▸ **3D code data**:
>>>>
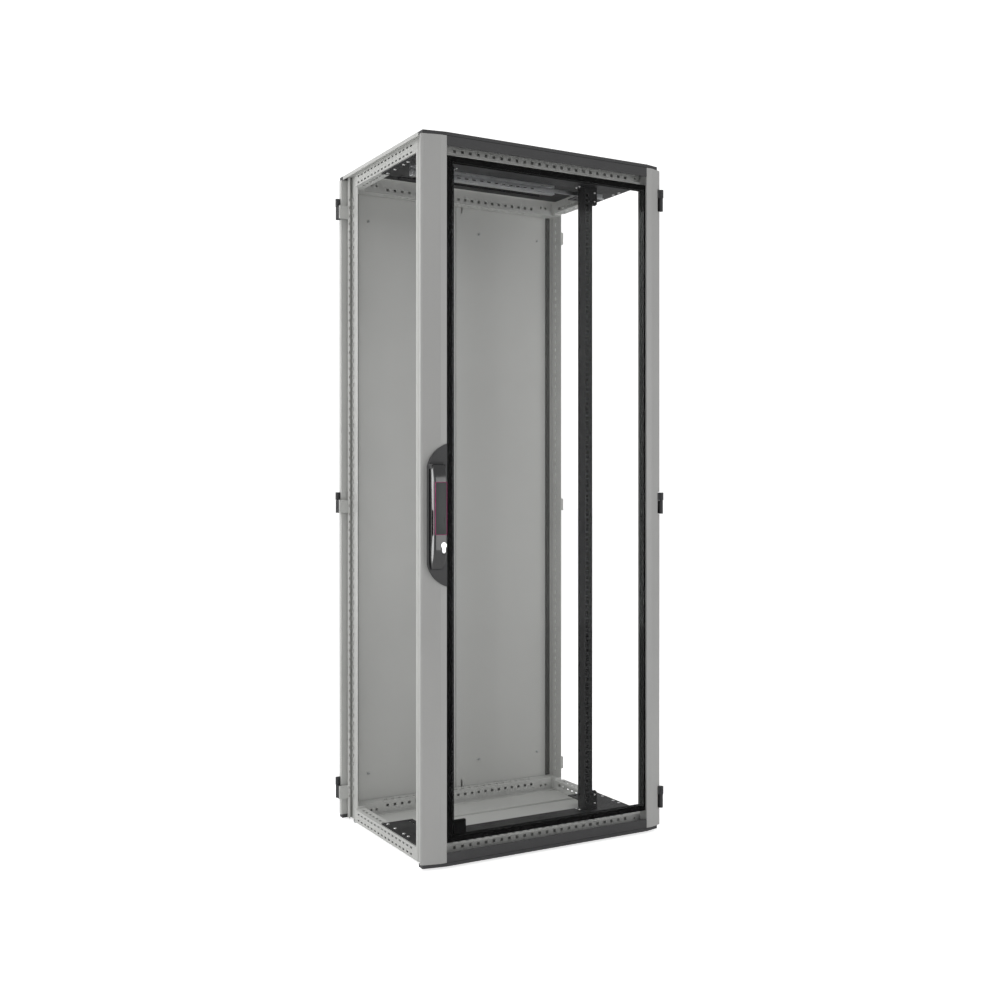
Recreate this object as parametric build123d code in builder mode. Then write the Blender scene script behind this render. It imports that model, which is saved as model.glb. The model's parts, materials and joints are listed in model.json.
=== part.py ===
"""Floor-standing 19-inch equipment enclosure: open sides, glazed front door, divided sheet-steel rear."""
import os
from build123d import *

os.makedirs("parts", exist_ok=True)

# Overall envelope, mm. Origin at floor level in the middle of the footprint, front door towards -Y.
HALF_WIDTH = 400.0
HEIGHT = 2000.0
FRONT_Y = -300.0
REAR_Y = 300.0
FOOT_H = 7.0
STRIP_H = 9.0
SHEET = 2.0
JOINT_GAP = 1.0
DOOR_Z0 = FOOT_H + STRIP_H + JOINT_GAP
DOOR_Z1 = HEIGHT - STRIP_H - JOINT_GAP

# Frame members.
FRAME_X = 380.0
ROOF_T = 3.0
FRAME_TOP = HEIGHT - ROOF_T
POST_FRONT_Y = -264.0
POST_FRONT_END = -214.0
POST_WALL = 2.5
POST_BOX_D = 12.0
POST_REAR_Y = 223.0
POST_REAR_END = 278.0
POST_WEB_X = 371.1
POST_PLATE_IN = 358.0
POST_PLATE_OUT = 381.5
POST_FLANGE_Y = 262.0
POST_HOLE_Y = 254.8
POST_RETURN = 9.0
GROOVE_Y0 = -241.0
GROOVE_Y1 = -225.0
GROOVE_DEPTH = 1.2
NOTCH_IN = 2.0
POST_LIP_W = 28.0
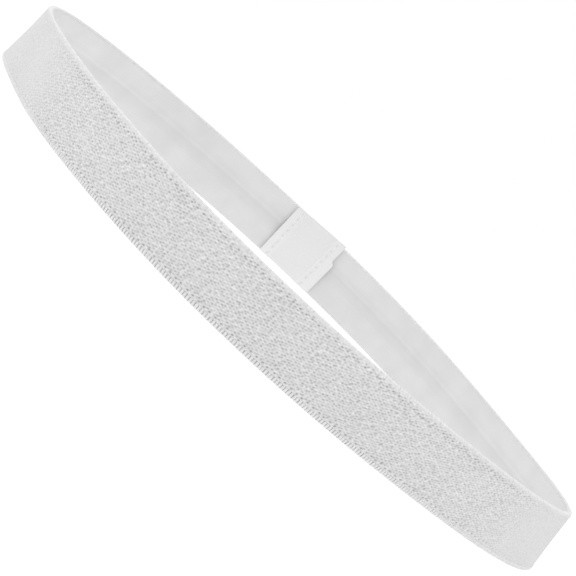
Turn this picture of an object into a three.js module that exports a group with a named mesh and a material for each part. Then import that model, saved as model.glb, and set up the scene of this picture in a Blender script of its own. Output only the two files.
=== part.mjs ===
<<<<
▸ **Challenge**:
Repeat the entries above exactly, leaving nothing out.

▸ **Output of the exercise**:
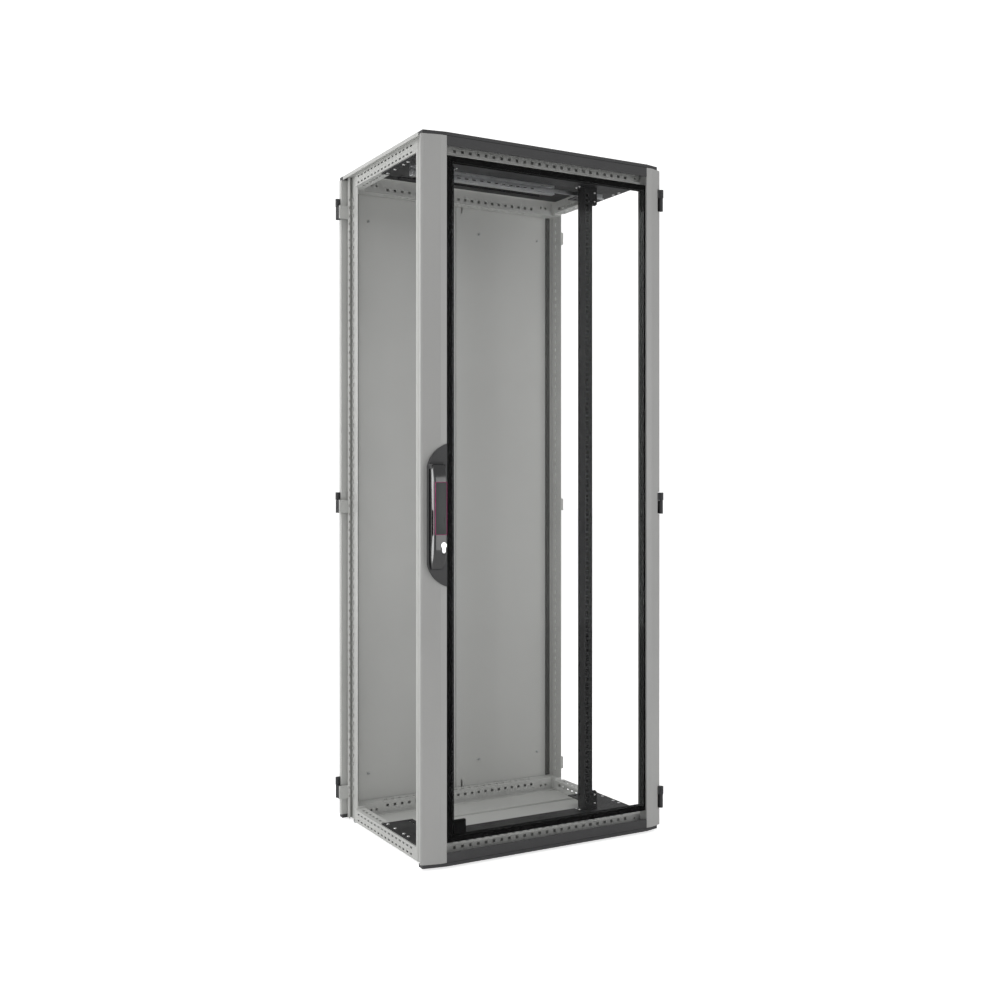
Recreate this object as parametric build123d code in builder mode. Then write the Blender scene script behind this render. It imports that model, which is saved as model.glb. The model's parts, materials and joints are listed in model.json.
=== part.py ===
"""Floor-standing 19-inch equipment enclosure: open sides, glazed front door, divided sheet-steel rear."""
import os
from build123d import *

os.makedirs("parts", exist_ok=True)

# Overall envelope, mm. Origin at floor level in the middle of the footprint, front door towards -Y.
HALF_WIDTH = 400.0
HEIGHT = 2000.0
FRONT_Y = -300.0
REAR_Y = 300.0
FOOT_H = 7.0
STRIP_H = 9.0
SHEET = 2.0
JOINT_GAP = 1.0
DOOR_Z0 = FOOT_H + STRIP_H + JOINT_GAP
DOOR_Z1 = HEIGHT - STRIP_H - JOINT_GAP

# Frame members.
FRAME_X = 380.0
ROOF_T = 3.0
FRAME_TOP = HEIGHT - ROOF_T
POST_FRONT_Y = -264.0
POST_FRONT_END = -214.0
POST_WALL = 2.5
POST_BOX_D = 12.0
POST_REAR_Y = 223.0
POST_REAR_END = 278.0
POST_WEB_X = 371.1
POST_PLATE_IN = 358.0
POST_PLATE_OUT = 381.5
POST_FLANGE_Y = 262.0
POST_HOLE_Y = 254.8
POST_RETURN = 9.0
GROOVE_Y0 = -241.0
GROOVE_Y1 = -225.0
GROOVE_DEPTH = 1.2
NOTCH_IN = 2.0
POST_LIP_W = 28.0
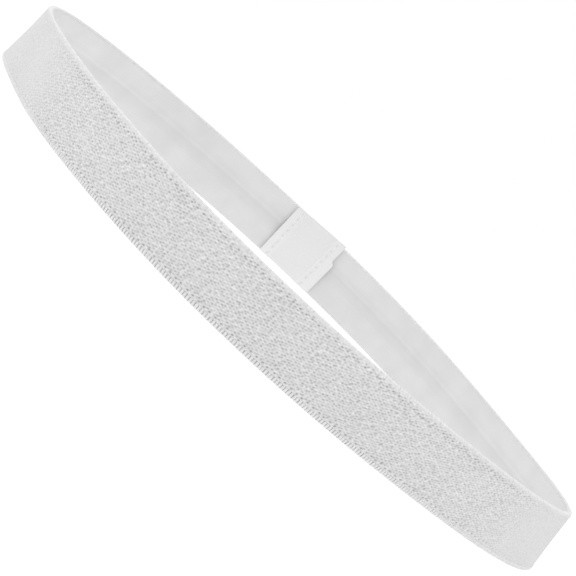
Turn this picture of an object into a three.js module that exports a group with a named mesh and a material for each part. Then import that model, saved as model.glb, and set up the scene of this picture in a Blender script of its own. Output only the two files.
=== part.mjs ===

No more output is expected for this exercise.